(WHAT THE TASK ASKS): Report the number of lines in the entries below that include the word "Blender", and nothing else.

(THE DATA):

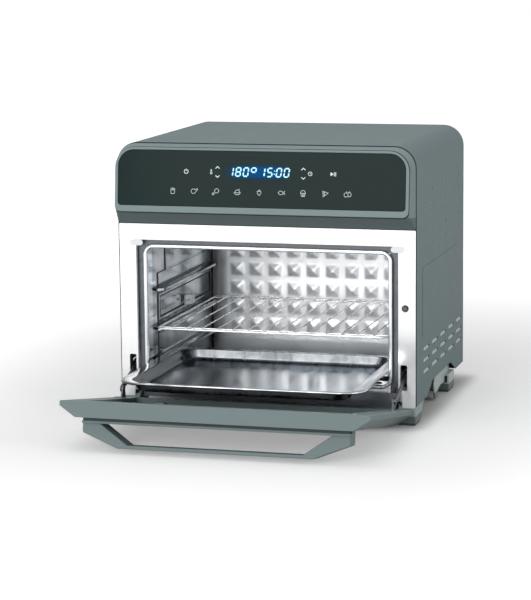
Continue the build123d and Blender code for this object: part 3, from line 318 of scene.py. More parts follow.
def broken_edges(node, material, edge=0.0004, press=None):
    """Copy of a CAD node with merged faces, broken edges and smooth curves. A press moves
    its points first."""
    sharp = 38
    shape = bmesh.new()
    shape.from_mesh(frame["nodes"][node].data)
    bmesh.ops.remove_doubles(shape, verts=shape.verts, dist=2e-6)
    bmesh.ops.dissolve_limit(
        shape, angle_limit=radians(0.5), verts=shape.verts, edges=shape.edges
    )
    for vert in shape.verts if press else ():
        vert.co = press(vert.co)
    mesh = smooth_mesh(node + "_draft", shape, sharp)
    mesh.materials.append(material)
    draft = in_scene(node + "_draft", mesh)
    if edge:
        bevel = draft.modifiers.new("edges", "BEVEL")
        bevel.width = edge
        bevel.segments = 2
        bevel.limit_method = "ANGLE"
        bevel.angle_limit = radians(sharp)
    weighted = draft.modifiers.new("normals", "WEIGHTED_NORMAL")
    weighted.keep_sharp = True
    evaluated = draft.evaluated_get(bpy.context.evaluated_depsgraph_get())
    final = bpy.data.meshes.new_from_object(evaluated)
    final.name = node + "_finished"
    bpy.data.objects.remove(draft)
    settle(in_scene(node + "_finished", final), node)


def powder_coat(name, colour, grain=900.0, roughness=0.5, shade_lines=None):
    """Sprayed and baked paint: a faint orange peel and slight drift of its colour. An optional mask
    paints shade into the colour: it gives how dark the paint is made at each place, for shade in
    gaps and under edges."""
    coat = Finish(name)
    drift = coat.between(coat.noise(7, 2), 0.2, 0.8, 0.0, 1.0)
    paler = tuple(c * 1.035 for c in colour)
    peel = coat.noise(grain, 2)
    tone = coat.mixed(drift, colour, paler)
    # Painted shade: where the mask says, the paint is made darker for the shade in gaps and under
    # edges
    if shade_lines:
        tone = coat.mixed(shade_lines(coat), tone, tuple(0.12 * c for c in colour))
    return coat.surface(
        Base_Color=tone,
        Roughness=coat.between(coat.noise(60, 2), 0.2, 0.8, roughness - 0.02, roughness + 0.03),
        Normal=coat.bump(peel, 0.00004),
        Specular_IOR_Level=0.05,
    )


cover_low, cover_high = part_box("outer_cover")
panel_pressed = 0.0006
panel_rise = 0.00045
panel_near = 0.00005
# Painted shade: the cover's front edge is darkened between these two depths, for the gap against
# the head and frame
gap_shade_from = cover_low.y + 0.0012
gap_shade_to = cover_low.y + 0.0024


def raised_panel(place):
    """The sides are drawn in a little all over, so that their pressed panels stand out."""
    panel_x = cover_high.x - panel_pressed
    if abs(abs(place.x) - panel_x) < panel_near:
        return Vector((cover_high.x if place.x > 0 else -cover_high.x, place.y, place.z))
    return Vector((place.x * (1 - panel_rise / cover_high.x), place.y, place.z))


def cover_gap_shade(coat):
    """Painted shade: a dark line where the cover meets the head and the front frame, for the shade
    in the gap.
    """
    return coat.between(coat.along("Y"), gap_shade_from, gap_shade_to, 1.0, 0.0)


housing_paint = powder_coat("housing_paint", (0.17, 0.225, 0.234), shade_lines=cover_gap_shade)
broken_edges("outer_cover", housing_paint, 0.0002, press=raised_panel)

# ---- Screws of the cover ---------------------------------------------------------------
# Six zinc-plated pan-head screws with a cross recess hold the cover and the rear panel.
# One head is turned and driven into a bit's shape, then set on the points of a grid.


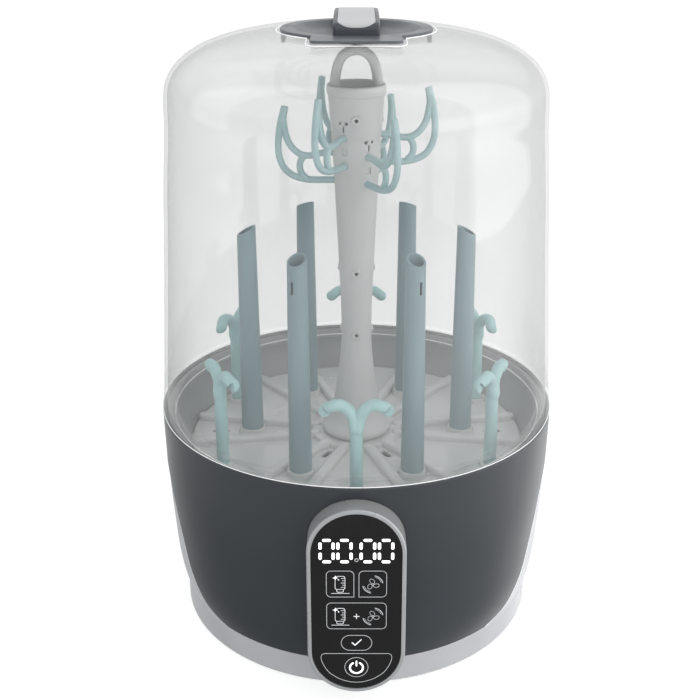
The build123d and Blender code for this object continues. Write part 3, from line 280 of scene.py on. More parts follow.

(TASK SOLUTION): 2